-- Start --

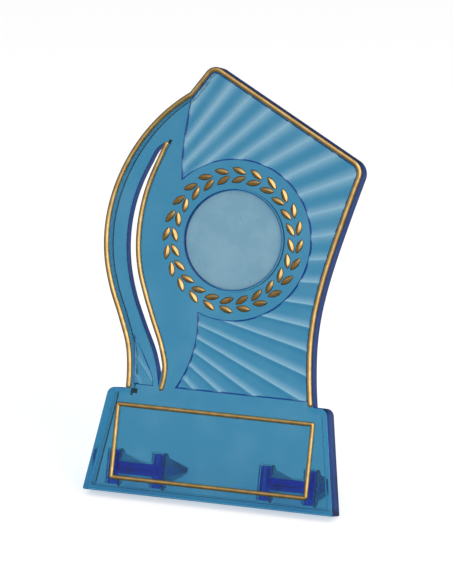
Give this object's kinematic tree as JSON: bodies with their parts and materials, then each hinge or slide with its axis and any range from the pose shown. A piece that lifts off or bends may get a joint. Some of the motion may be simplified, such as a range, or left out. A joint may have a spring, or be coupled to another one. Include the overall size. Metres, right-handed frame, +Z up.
{
  "type": "plaque trophy",
  "caption": "Leaning plaque trophy of clear coloured plastic with a flame slot, fanned rays, laurel wreath round a blank centre, framed blank nameplate and plug-in rear feet.",
  "frame": {"origin": "centre of the trophy's box at the height of the surface that it stands on", "axes": "+Z up, +Y to the back, +X to the right of someone who reads the plaque; the plaque leans back by 16 degrees"},
  "size_m": [0.1338, 0.0696, 0.2139],
  "materials": {
    "blue_plastic": "clear tinted styrene, polished, sky to petrol blue",
    "navy_plastic": "clear plastic in a deep navy tint, polished",
    "gilt_foil": "gold hot-stamping foil over raised plastic, metallic, satin to bright, slightly worn",
    "frosted_disc": "fine matt, pale blue grey"
  },
  "bodies": {
    "plaque": {"plaque_body": "blue_plastic", "centre_disc": "frosted_disc", "rim_bead": "gilt_foil", "flame_bead": "gilt_foil", "nameplate_frame": "gilt_foil", "laurel_leaf_outer_01": "gilt_foil", "laurel_leaf_outer_02": "gilt_foil", "laurel_leaf_outer_03": "gilt_foil", "laurel_leaf_outer_04": "gilt_foil", "laurel_leaf_outer_05": "gilt_foil", "laurel_leaf_outer_06": "gilt_foil", "laurel_leaf_outer_07": "gilt_foil", "laurel_leaf_outer_08": "gilt_foil", "laurel_leaf_outer_09": "gilt_foil", "laurel_leaf_outer_10": "gilt_foil", "laurel_leaf_outer_11": "gilt_foil", "laurel_leaf_outer_12": "gilt_foil", "laurel_leaf_outer_13": "gilt_foil", "laurel_leaf_outer_14": "gilt_foil", "laurel_leaf_outer_15": "gilt_foil", "laurel_leaf_outer_16": "gilt_foil", "laurel_leaf_outer_17": "gilt_foil", "laurel_leaf_outer_18": "gilt_foil", "laurel_leaf_outer_19": "gilt_foil", "laurel_leaf_outer_20": "gilt_foil", "laurel_leaf_outer_21": "gilt_foil", "laurel_leaf_outer_22": "gilt_foil", "laurel_leaf_outer_23": "gilt_foil", "laurel_leaf_outer_24": "gilt_foil", "laurel_leaf_inner_01": "gilt_foil", "laurel_leaf_inner_02": "gilt_foil", "laurel_leaf_inner_03": "gilt_foil", "laurel_leaf_inner_04": "gilt_foil", "laurel_leaf_inner_05": "gilt_foil", "laurel_leaf_inner_06": "gilt_foil", "laurel_leaf_inner_07": "gilt_foil", "laurel_leaf_inner_08": "gilt_foil", "laurel_leaf_inner_09": "gilt_foil", "laurel_leaf_inner_10": "gilt_foil", "laurel_leaf_inner_11": "gilt_foil", "laurel_leaf_inner_12": "gilt_foil", "laurel_leaf_inner_13": "gilt_foil", "laurel_leaf_inner_14": "gilt_foil", "laurel_leaf_inner_15": "gilt_foil", "laurel_leaf_inner_16": "gilt_foil", "laurel_leaf_inner_17": "gilt_foil", "laurel_leaf_inner_18": "gilt_foil", "laurel_leaf_inner_19": "gilt_foil", "laurel_leaf_inner_20": "gilt_foil", "laurel_leaf_inner_21": "gilt_foil", "laurel_leaf_inner_22": "gilt_foil", "laurel_leaf_inner_23": "gilt_foil", "laurel_leaf_inner_24": "gilt_foil"},
    "left_foot": {"foot_left": "navy_plastic"},
    "right_foot": {"foot_right": "navy_plastic"}
  },
  "joints": [
    {"name": "left_foot_pull", "type": "slide", "parent": "plaque", "child": "left_foot", "axis": [0, 0.9613, -0.2756], "range_m": [0, 0.008]},
    {"name": "right_foot_pull", "type": "slide", "parent": "plaque", "child": "right_foot", "axis": [0, 0.9613, -0.2756], "range_m": [0, 0.008]}
  ]
}
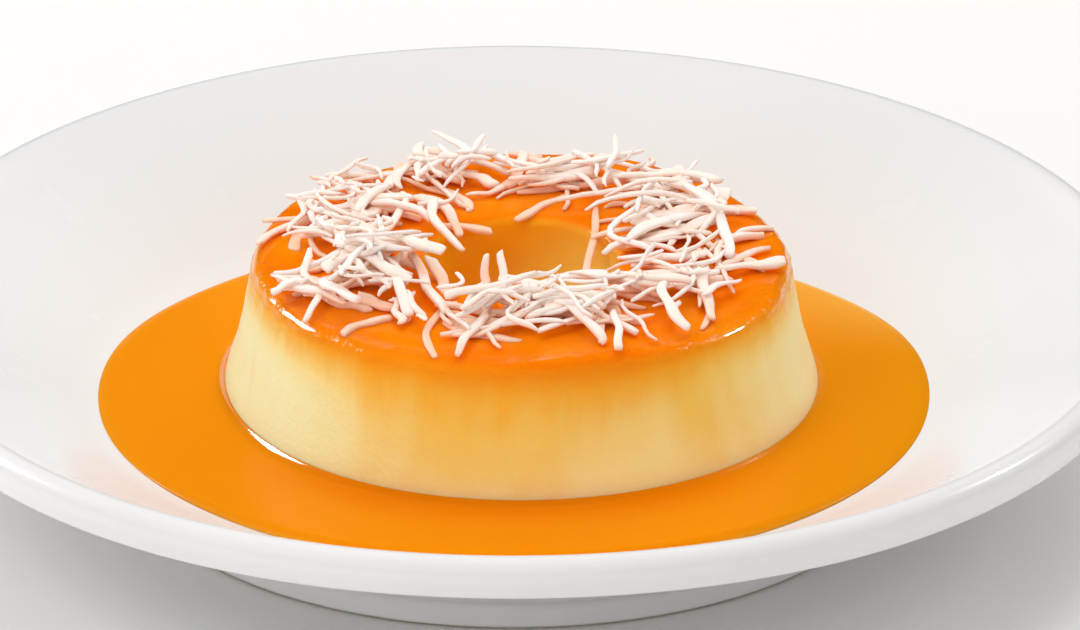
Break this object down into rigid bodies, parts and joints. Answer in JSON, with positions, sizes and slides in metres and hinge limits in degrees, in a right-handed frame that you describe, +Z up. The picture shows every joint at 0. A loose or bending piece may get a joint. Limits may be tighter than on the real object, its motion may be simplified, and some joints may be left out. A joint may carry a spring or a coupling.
{
  "type": "creme caramel flan on a plate",
  "caption": "Ring-shaped caramel flan topped with shredded coconut, standing in a pool of caramel sauce on a deep round white plate.",
  "frame": {"origin": "centre of the plate's foot, on the surface that the plate stands on", "axes": "+Z is up, along the plate's axis; -Y is the side that faces the viewer; +X is the viewer's right"},
  "size_m": [0.234, 0.234, 0.0467],
  "materials": {
    "porcelain": "glossy white glazed porcelain",
    "custard": "moist baked custard, caramel-soaked on top, under shredded white coconut",
    "caramel": "clear amber caramel sauce with a wet gloss"
  },
  "bodies": {
    "root": {"plate": "porcelain", "flan": "custard", "caramel_pool": "caramel", "caramel_well": "caramel"}
  },
  "joints": []
}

-- End --

> [Written request]:
Repeat exactly, and only, the lines from the line containing "Break this object" through the last line of the records above, both included.

> [Finished exercise]:
Break this object down into rigid bodies, parts and joints. Answer in JSON, with positions, sizes and slides in metres and hinge limits in degrees, in a right-handed frame that you describe, +Z up. The picture shows every joint at 0. A loose or bending piece may get a joint. Limits may be tighter than on the real object, its motion may be simplified, and some joints may be left out. A joint may carry a spring or a coupling.
{
  "type": "creme caramel flan on a plate",
  "caption": "Ring-shaped caramel flan topped with shredded coconut, standing in a pool of caramel sauce on a deep round white plate.",
  "frame": {"origin": "centre of the plate's foot, on the surface that the plate stands on", "axes": "+Z is up, along the plate's axis; -Y is the side that faces the viewer; +X is the viewer's right"},
  "size_m": [0.234, 0.234, 0.0467],
  "materials": {
    "porcelain": "glossy white glazed porcelain",
    "custard": "moist baked custard, caramel-soaked on top, under shredded white coconut",
    "caramel": "clear amber caramel sauce with a wet gloss"
  },
  "bodies": {
    "root": {"plate": "porcelain", "flan": "custard", "caramel_pool": "caramel", "caramel_well": "caramel"}
  },
  "joints": []
}